**EXERCISE AIM:** From the first line of the data below, repeat each line exactly until you reach the line with "zip(*points))), Vector(map(max, zip(*points)))"; include that line too.

# PROVIDED DATA start

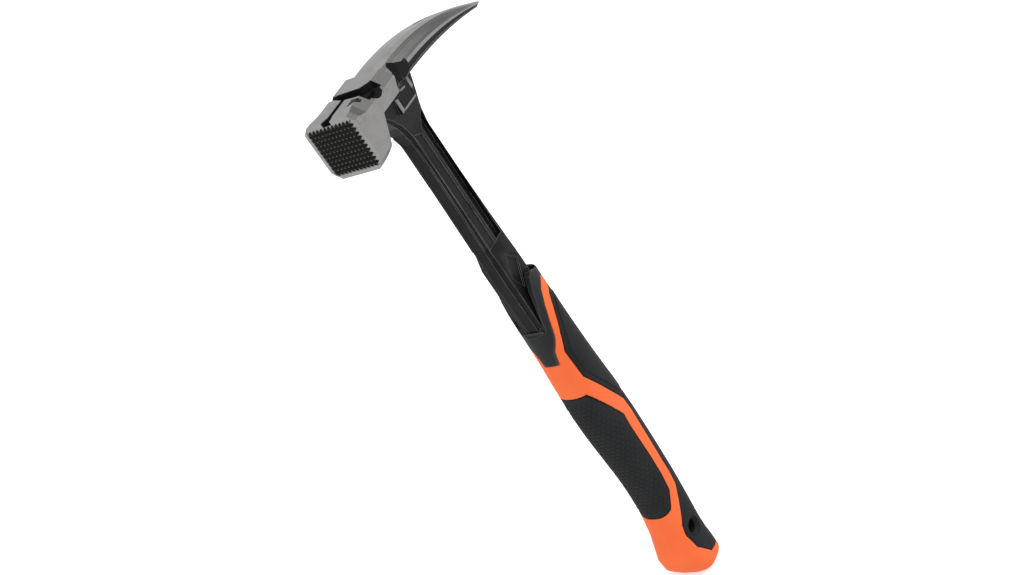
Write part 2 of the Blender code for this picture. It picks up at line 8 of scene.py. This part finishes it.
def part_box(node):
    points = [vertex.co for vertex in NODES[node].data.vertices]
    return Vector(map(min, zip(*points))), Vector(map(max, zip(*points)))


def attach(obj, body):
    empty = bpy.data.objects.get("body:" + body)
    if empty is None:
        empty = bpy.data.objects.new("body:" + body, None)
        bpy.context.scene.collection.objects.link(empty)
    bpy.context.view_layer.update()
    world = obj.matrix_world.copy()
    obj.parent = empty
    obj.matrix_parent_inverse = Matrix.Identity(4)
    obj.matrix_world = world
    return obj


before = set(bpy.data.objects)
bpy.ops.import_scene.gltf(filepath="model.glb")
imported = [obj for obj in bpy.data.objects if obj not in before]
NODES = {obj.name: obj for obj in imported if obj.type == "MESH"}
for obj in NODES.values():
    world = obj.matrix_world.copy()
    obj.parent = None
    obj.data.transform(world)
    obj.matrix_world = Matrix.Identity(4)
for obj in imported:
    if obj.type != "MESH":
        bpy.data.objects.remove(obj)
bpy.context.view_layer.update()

MM = 0.001

# ---- places, all taken from the frame -----------------------------------------------------
STEEL_LOW, STEEL_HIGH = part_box("forged_head_and_shank")
PALM_LOW, PALM_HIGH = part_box("front_palm_pad")
HEAD_TOP = STEEL_HIGH.z
HALF_FACE = STEEL_HIGH.y
PAINT_DROP = 9.8 * MM                  # the claw is bare down to this far under its top line,
PAINT_RISE = 0.88                      # less this times x squared towards its thinner tip
FACE_X = STEEL_HIGH.x - 1.0 * MM       # the face, behind the tips of its teeth
CHEEK_BOTTOM = HEAD_TOP - 13.6 * MM
TOP_CHAMFER = 5.5 * MM
TOOTH_PITCH = 2.5 * MM
POLL_SLOPE = 0.59                      # how far the poll's back leans towards the face per height
COLLAR_TOP = 236.0 * MM                # the collar's top above the grip's lower end
CLAW_SAG = 2.7                         # the claw's top line drops by this times x squared (metres)


# ---- shader fields: number sockets with plain arithmetic --------------------------------------
class Field:
    """One number of a material, as a socket or a constant, with + - * and comparisons by ramp."""

    def __init__(self, tree, value):
        self.tree = tree
        self.value = value

    def join(self, operation, other=0.0):
        node = self.tree.nodes.new("ShaderNodeMath")
        node.operation = operation
        for socket, item in zip(node.inputs, (self, other)):
            item = item.value if isinstance(item, Field) else item
            if isinstance(item, (int, float)):
                socket.default_value = item
            else:
                self.tree.links.new(item, socket)
        return Field(self.tree, node.outputs[0])

    def __add__(self, other):
        return self.join("ADD", other)

    def __sub__(self, other):
        return self.join("SUBTRACT", other)

    def __mul__(self, other):
        return self.join("MULTIPLY", other)

    def both(self, other):
        return self.join("MINIMUM", other)

    def either(self, other):
        return self.join("MAXIMUM", other)

    def size(self):
        return self.join("ABSOLUTE")

    def ramp(self, low, high, to_low=0.0, to_high=1.0):
        """A smooth step from to_low at low up to to_high at high."""
        node = self.tree.nodes.new("ShaderNodeMapRange")
        node.interpolation_type = "SMOOTHSTEP"
        if low > high:
            low, high, to_low, to_high = high, low, to_high, to_low
        for name, number in (("From Min", low), ("From Max", high), ("To Min", to_low), ("To Max", to_high)):
            node.inputs[name].default_value = number
        self.tree.links.new(self.value, node.inputs["Value"])
        return Field(self.tree, node.outputs["Result"])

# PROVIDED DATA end

**RESULT:**
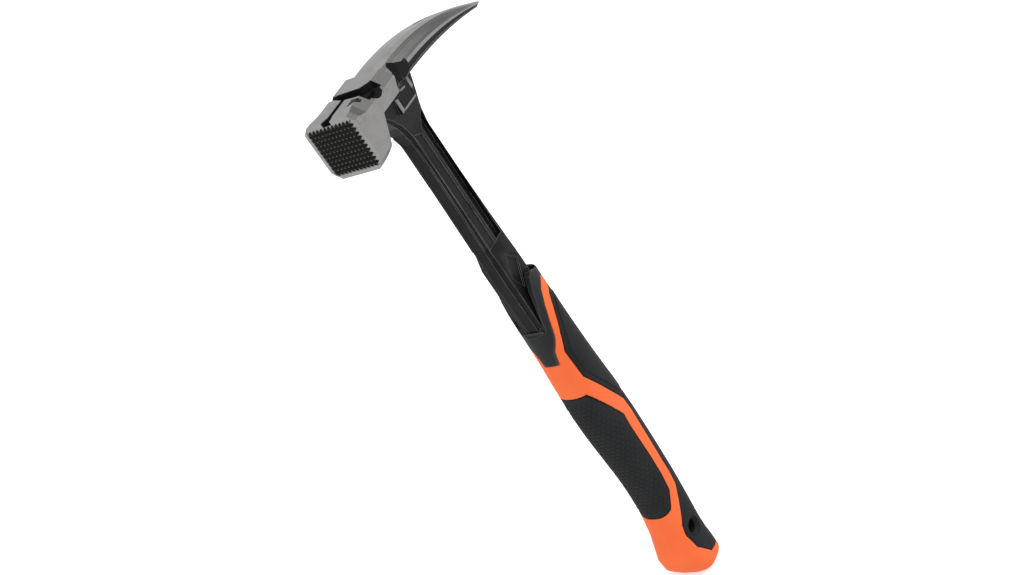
Write part 2 of the Blender code for this picture. It picks up at line 8 of scene.py. This part finishes it.
def part_box(node):
    points = [vertex.co for vertex in NODES[node].data.vertices]
    return Vector(map(min, zip(*points))), Vector(map(max, zip(*points)))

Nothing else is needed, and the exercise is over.